- **Given problem**
Each record must be reproduced exactly as it is shown.

[start]

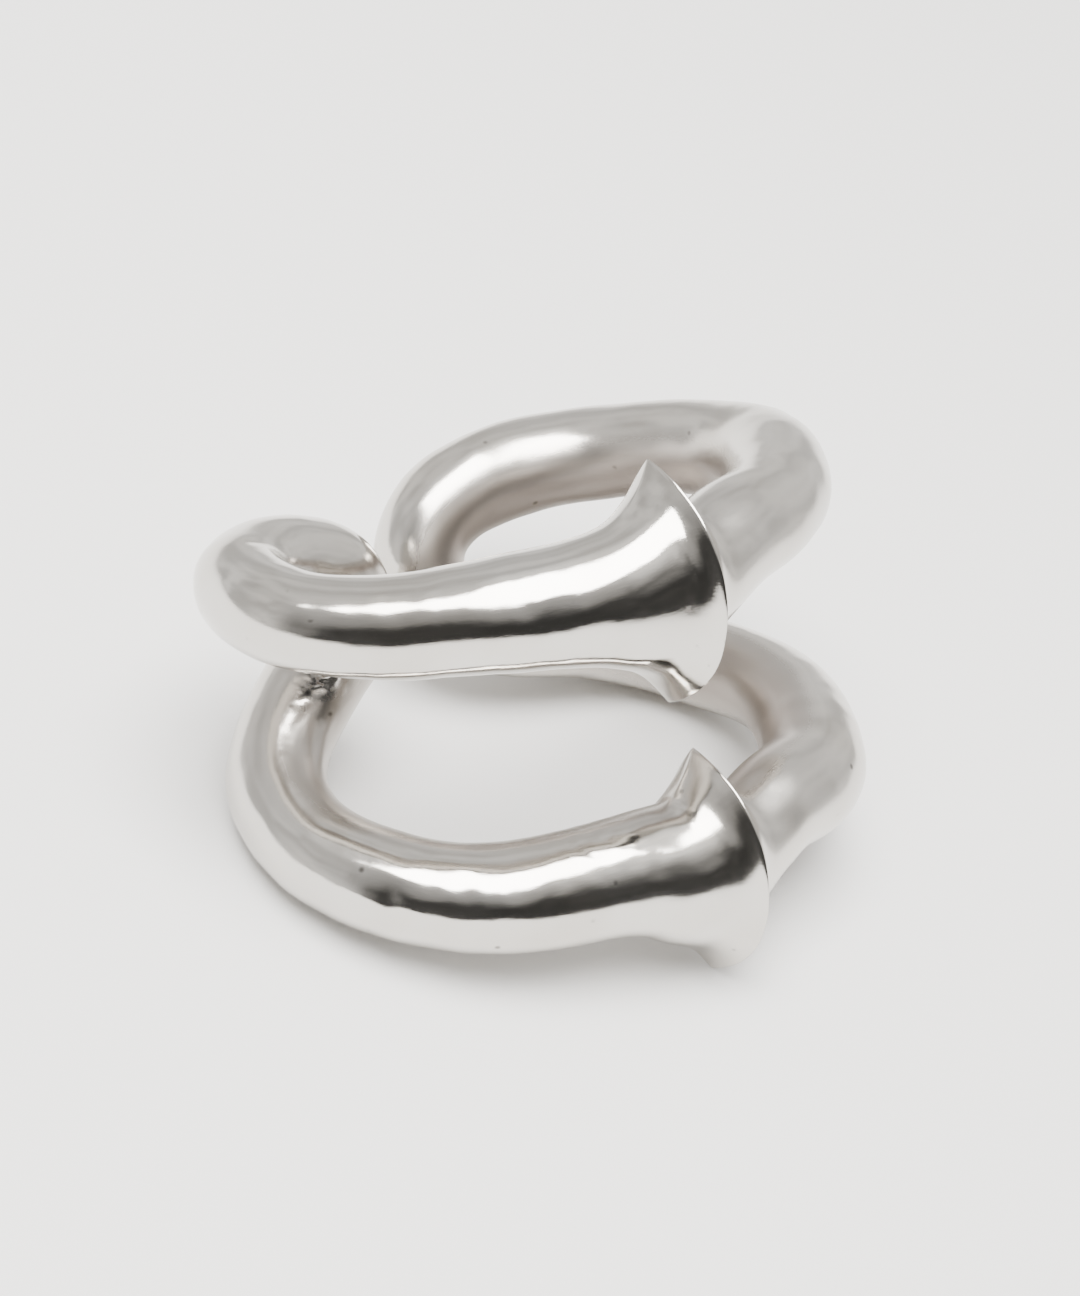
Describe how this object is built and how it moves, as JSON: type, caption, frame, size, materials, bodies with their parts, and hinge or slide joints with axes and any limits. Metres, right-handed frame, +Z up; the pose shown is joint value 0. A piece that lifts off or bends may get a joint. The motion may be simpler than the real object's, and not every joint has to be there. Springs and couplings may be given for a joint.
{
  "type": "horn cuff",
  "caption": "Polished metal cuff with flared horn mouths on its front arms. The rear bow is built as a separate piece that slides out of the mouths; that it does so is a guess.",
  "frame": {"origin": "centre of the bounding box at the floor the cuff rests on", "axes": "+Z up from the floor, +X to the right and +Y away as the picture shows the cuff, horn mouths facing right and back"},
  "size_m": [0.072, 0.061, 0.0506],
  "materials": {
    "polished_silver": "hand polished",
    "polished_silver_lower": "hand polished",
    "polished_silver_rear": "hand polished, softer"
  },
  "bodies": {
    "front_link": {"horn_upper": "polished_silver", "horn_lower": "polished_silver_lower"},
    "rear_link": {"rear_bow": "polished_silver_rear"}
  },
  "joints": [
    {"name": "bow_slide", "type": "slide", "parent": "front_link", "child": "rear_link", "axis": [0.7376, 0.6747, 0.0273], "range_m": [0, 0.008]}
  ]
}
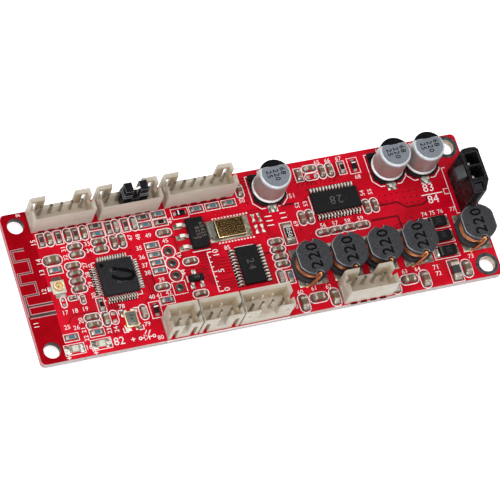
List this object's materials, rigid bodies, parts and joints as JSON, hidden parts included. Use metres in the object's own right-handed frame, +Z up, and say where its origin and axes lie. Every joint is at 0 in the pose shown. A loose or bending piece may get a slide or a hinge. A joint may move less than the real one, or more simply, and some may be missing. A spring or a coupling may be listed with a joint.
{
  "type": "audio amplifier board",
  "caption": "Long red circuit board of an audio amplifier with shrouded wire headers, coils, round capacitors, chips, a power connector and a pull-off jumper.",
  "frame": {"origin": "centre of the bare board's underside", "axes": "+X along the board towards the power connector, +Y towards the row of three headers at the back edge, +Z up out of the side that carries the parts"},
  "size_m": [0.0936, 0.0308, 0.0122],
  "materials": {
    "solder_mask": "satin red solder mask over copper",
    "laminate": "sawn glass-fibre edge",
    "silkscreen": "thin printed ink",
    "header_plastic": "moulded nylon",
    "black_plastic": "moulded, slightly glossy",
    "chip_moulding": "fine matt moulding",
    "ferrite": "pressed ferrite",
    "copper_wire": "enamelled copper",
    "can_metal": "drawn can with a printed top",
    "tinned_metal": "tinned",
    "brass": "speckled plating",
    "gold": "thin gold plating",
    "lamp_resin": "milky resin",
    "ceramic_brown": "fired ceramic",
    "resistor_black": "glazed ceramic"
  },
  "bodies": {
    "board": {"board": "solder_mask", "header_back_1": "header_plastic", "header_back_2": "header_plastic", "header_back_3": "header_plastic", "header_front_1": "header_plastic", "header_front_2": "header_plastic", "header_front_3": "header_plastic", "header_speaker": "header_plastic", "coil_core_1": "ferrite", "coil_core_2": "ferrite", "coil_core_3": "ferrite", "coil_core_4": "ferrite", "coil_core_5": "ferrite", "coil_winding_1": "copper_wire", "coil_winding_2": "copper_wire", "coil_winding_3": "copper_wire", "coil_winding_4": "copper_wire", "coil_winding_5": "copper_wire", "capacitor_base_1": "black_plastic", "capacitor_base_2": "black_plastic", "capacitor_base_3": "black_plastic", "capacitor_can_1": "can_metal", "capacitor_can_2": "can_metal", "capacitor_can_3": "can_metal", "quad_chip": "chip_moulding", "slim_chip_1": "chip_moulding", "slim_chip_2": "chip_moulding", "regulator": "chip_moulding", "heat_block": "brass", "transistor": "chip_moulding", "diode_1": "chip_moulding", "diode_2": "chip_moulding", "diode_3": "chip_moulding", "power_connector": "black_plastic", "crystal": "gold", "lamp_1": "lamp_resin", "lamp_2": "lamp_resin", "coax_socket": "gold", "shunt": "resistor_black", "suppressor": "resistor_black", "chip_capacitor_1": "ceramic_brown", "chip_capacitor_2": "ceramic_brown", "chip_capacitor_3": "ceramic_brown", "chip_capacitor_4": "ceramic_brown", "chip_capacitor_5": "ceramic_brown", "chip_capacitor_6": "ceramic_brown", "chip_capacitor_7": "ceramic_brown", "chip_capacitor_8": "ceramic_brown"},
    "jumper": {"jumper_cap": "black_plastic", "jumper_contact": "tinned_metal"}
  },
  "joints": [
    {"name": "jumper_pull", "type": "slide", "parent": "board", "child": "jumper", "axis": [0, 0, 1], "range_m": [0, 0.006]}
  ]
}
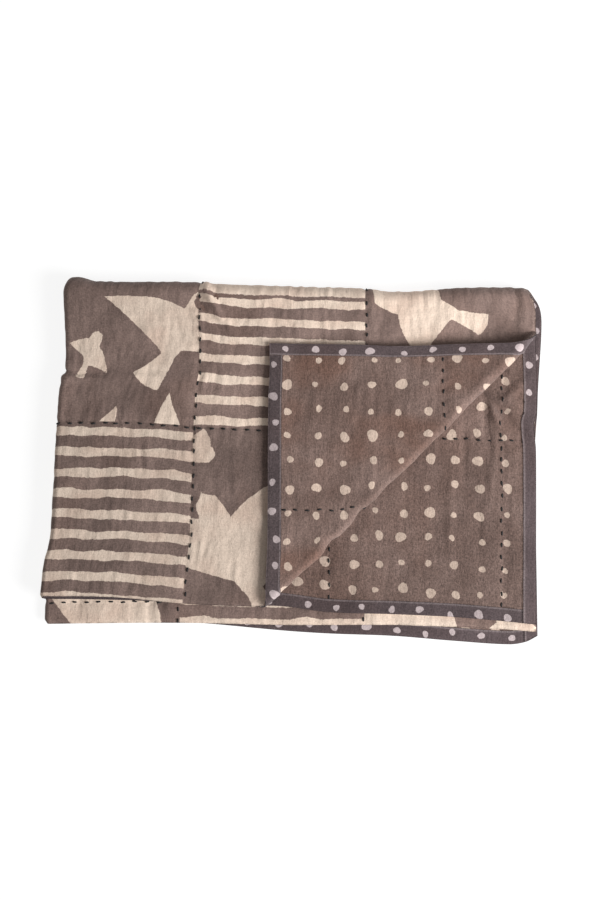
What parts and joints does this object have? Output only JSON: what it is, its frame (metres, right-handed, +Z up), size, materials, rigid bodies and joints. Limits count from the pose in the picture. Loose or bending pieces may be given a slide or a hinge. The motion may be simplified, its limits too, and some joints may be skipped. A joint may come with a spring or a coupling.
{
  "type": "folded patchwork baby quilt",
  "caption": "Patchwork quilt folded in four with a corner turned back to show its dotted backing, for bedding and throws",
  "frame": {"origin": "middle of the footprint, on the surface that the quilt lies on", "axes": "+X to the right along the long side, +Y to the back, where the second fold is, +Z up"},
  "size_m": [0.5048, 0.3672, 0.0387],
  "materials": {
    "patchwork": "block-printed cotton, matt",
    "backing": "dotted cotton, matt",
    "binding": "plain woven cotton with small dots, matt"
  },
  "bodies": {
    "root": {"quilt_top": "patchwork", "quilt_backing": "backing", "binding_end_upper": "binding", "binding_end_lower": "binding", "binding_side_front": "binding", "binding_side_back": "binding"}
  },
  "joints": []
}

[end]

- **Exercise output**
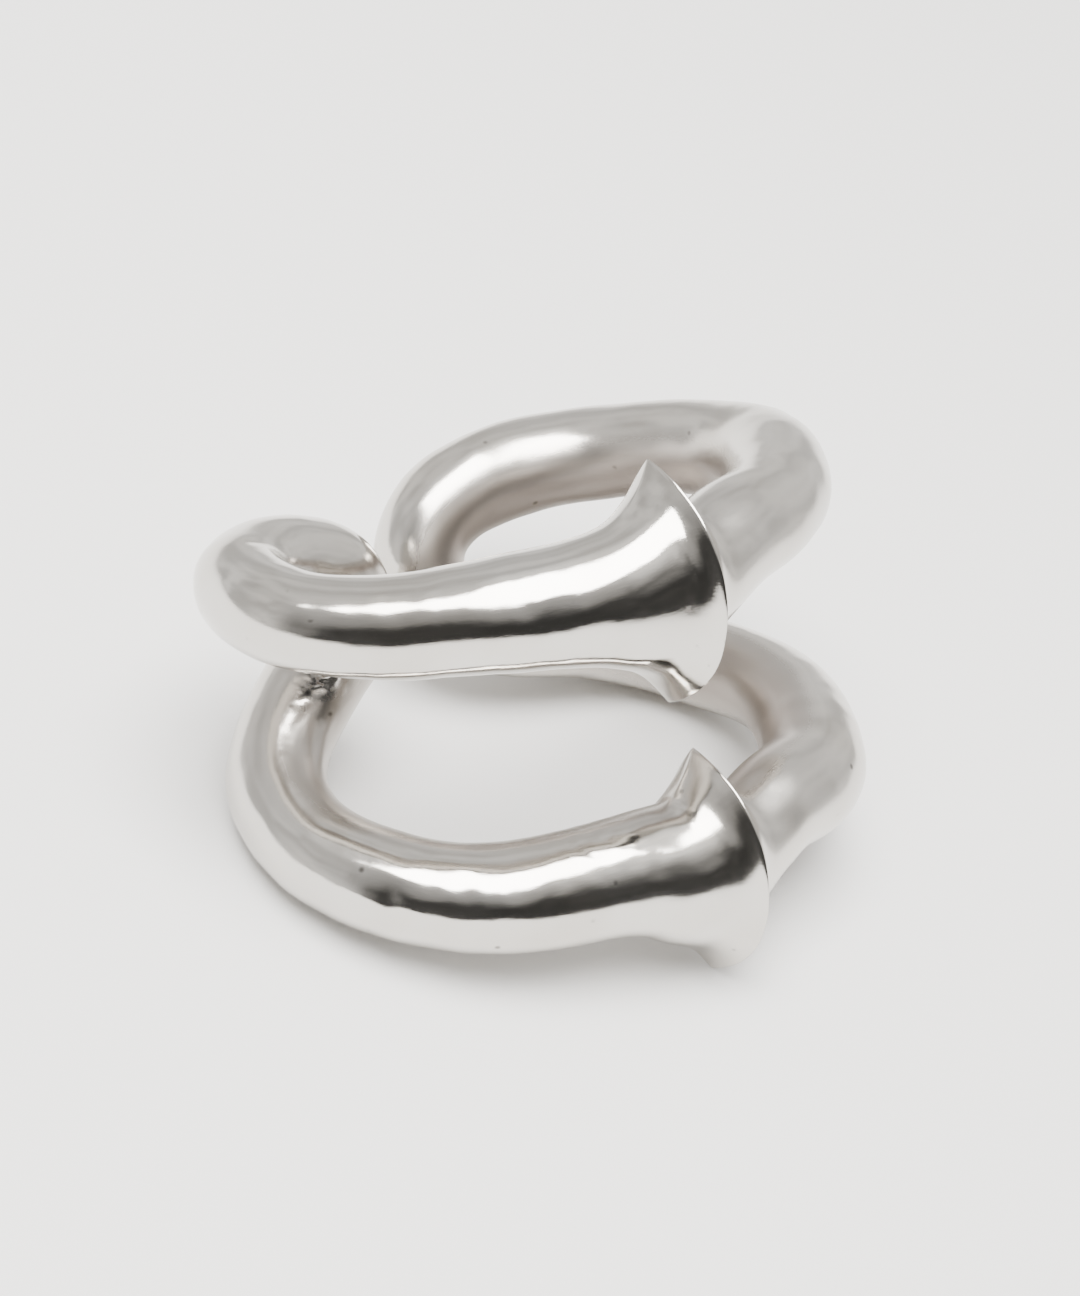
Describe how this object is built and how it moves, as JSON: type, caption, frame, size, materials, bodies with their parts, and hinge or slide joints with axes and any limits. Metres, right-handed frame, +Z up; the pose shown is joint value 0. A piece that lifts off or bends may get a joint. The motion may be simpler than the real object's, and not every joint has to be there. Springs and couplings may be given for a joint.
{
  "type": "horn cuff",
  "caption": "Polished metal cuff with flared horn mouths on its front arms. The rear bow is built as a separate piece that slides out of the mouths; that it does so is a guess.",
  "frame": {"origin": "centre of the bounding box at the floor the cuff rests on", "axes": "+Z up from the floor, +X to the right and +Y away as the picture shows the cuff, horn mouths facing right and back"},
  "size_m": [0.072, 0.061, 0.0506],
  "materials": {
    "polished_silver": "hand polished",
    "polished_silver_lower": "hand polished",
    "polished_silver_rear": "hand polished, softer"
  },
  "bodies": {
    "front_link": {"horn_upper": "polished_silver", "horn_lower": "polished_silver_lower"},
    "rear_link": {"rear_bow": "polished_silver_rear"}
  },
  "joints": [
    {"name": "bow_slide", "type": "slide", "parent": "front_link", "child": "rear_link", "axis": [0.7376, 0.6747, 0.0273], "range_m": [0, 0.008]}
  ]
}
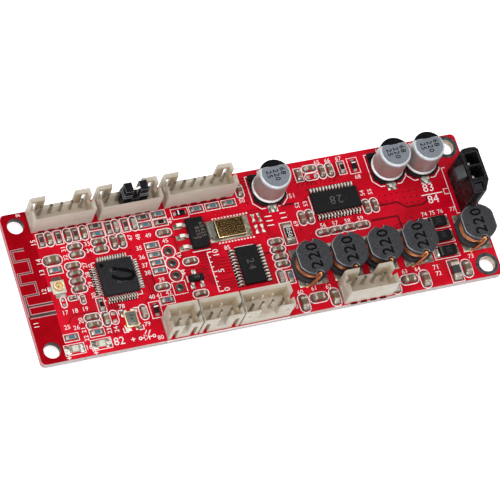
List this object's materials, rigid bodies, parts and joints as JSON, hidden parts included. Use metres in the object's own right-handed frame, +Z up, and say where its origin and axes lie. Every joint is at 0 in the pose shown. A loose or bending piece may get a slide or a hinge. A joint may move less than the real one, or more simply, and some may be missing. A spring or a coupling may be listed with a joint.
{
  "type": "audio amplifier board",
  "caption": "Long red circuit board of an audio amplifier with shrouded wire headers, coils, round capacitors, chips, a power connector and a pull-off jumper.",
  "frame": {"origin": "centre of the bare board's underside", "axes": "+X along the board towards the power connector, +Y towards the row of three headers at the back edge, +Z up out of the side that carries the parts"},
  "size_m": [0.0936, 0.0308, 0.0122],
  "materials": {
    "solder_mask": "satin red solder mask over copper",
    "laminate": "sawn glass-fibre edge",
    "silkscreen": "thin printed ink",
    "header_plastic": "moulded nylon",
    "black_plastic": "moulded, slightly glossy",
    "chip_moulding": "fine matt moulding",
    "ferrite": "pressed ferrite",
    "copper_wire": "enamelled copper",
    "can_metal": "drawn can with a printed top",
    "tinned_metal": "tinned",
    "brass": "speckled plating",
    "gold": "thin gold plating",
    "lamp_resin": "milky resin",
    "ceramic_brown": "fired ceramic",
    "resistor_black": "glazed ceramic"
  },
  "bodies": {
    "board": {"board": "solder_mask", "header_back_1": "header_plastic", "header_back_2": "header_plastic", "header_back_3": "header_plastic", "header_front_1": "header_plastic", "header_front_2": "header_plastic", "header_front_3": "header_plastic", "header_speaker": "header_plastic", "coil_core_1": "ferrite", "coil_core_2": "ferrite", "coil_core_3": "ferrite", "coil_core_4": "ferrite", "coil_core_5": "ferrite", "coil_winding_1": "copper_wire", "coil_winding_2": "copper_wire", "coil_winding_3": "copper_wire", "coil_winding_4": "copper_wire", "coil_winding_5": "copper_wire", "capacitor_base_1": "black_plastic", "capacitor_base_2": "black_plastic", "capacitor_base_3": "black_plastic", "capacitor_can_1": "can_metal", "capacitor_can_2": "can_metal", "capacitor_can_3": "can_metal", "quad_chip": "chip_moulding", "slim_chip_1": "chip_moulding", "slim_chip_2": "chip_moulding", "regulator": "chip_moulding", "heat_block": "brass", "transistor": "chip_moulding", "diode_1": "chip_moulding", "diode_2": "chip_moulding", "diode_3": "chip_moulding", "power_connector": "black_plastic", "crystal": "gold", "lamp_1": "lamp_resin", "lamp_2": "lamp_resin", "coax_socket": "gold", "shunt": "resistor_black", "suppressor": "resistor_black", "chip_capacitor_1": "ceramic_brown", "chip_capacitor_2": "ceramic_brown", "chip_capacitor_3": "ceramic_brown", "chip_capacitor_4": "ceramic_brown", "chip_capacitor_5": "ceramic_brown", "chip_capacitor_6": "ceramic_brown", "chip_capacitor_7": "ceramic_brown", "chip_capacitor_8": "ceramic_brown"},
    "jumper": {"jumper_cap": "black_plastic", "jumper_contact": "tinned_metal"}
  },
  "joints": [
    {"name": "jumper_pull", "type": "slide", "parent": "board", "child": "jumper", "axis": [0, 0, 1], "range_m": [0, 0.006]}
  ]
}
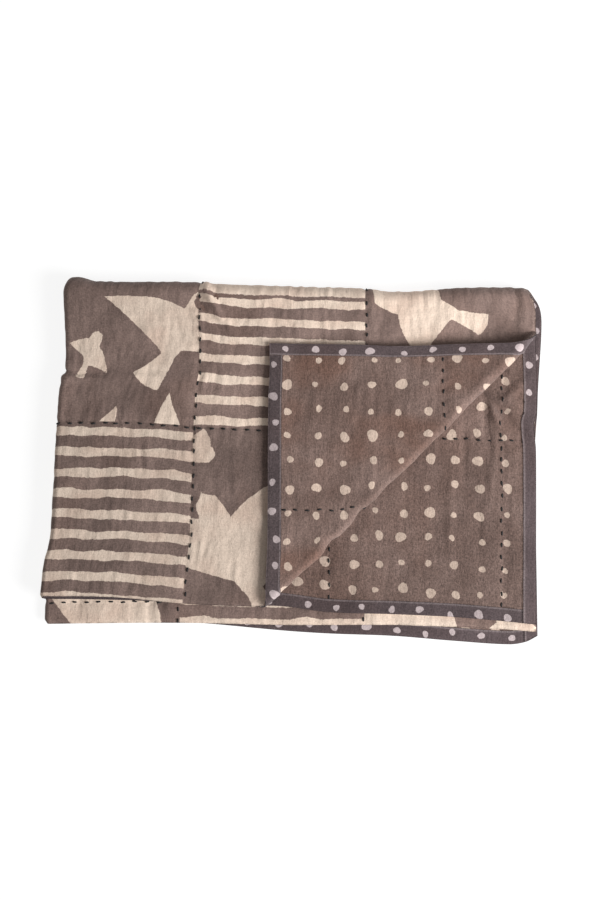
What parts and joints does this object have? Output only JSON: what it is, its frame (metres, right-handed, +Z up), size, materials, rigid bodies and joints. Limits count from the pose in the picture. Loose or bending pieces may be given a slide or a hinge. The motion may be simplified, its limits too, and some joints may be skipped. A joint may come with a spring or a coupling.
{
  "type": "folded patchwork baby quilt",
  "caption": "Patchwork quilt folded in four with a corner turned back to show its dotted backing, for bedding and throws",
  "frame": {"origin": "middle of the footprint, on the surface that the quilt lies on", "axes": "+X to the right along the long side, +Y to the back, where the second fold is, +Z up"},
  "size_m": [0.5048, 0.3672, 0.0387],
  "materials": {
    "patchwork": "block-printed cotton, matt",
    "backing": "dotted cotton, matt",
    "binding": "plain woven cotton with small dots, matt"
  },
  "bodies": {
    "root": {"quilt_top": "patchwork", "quilt_backing": "backing", "binding_end_upper": "binding", "binding_end_lower": "binding", "binding_side_front": "binding", "binding_side_back": "binding"}
  },
  "joints": []
}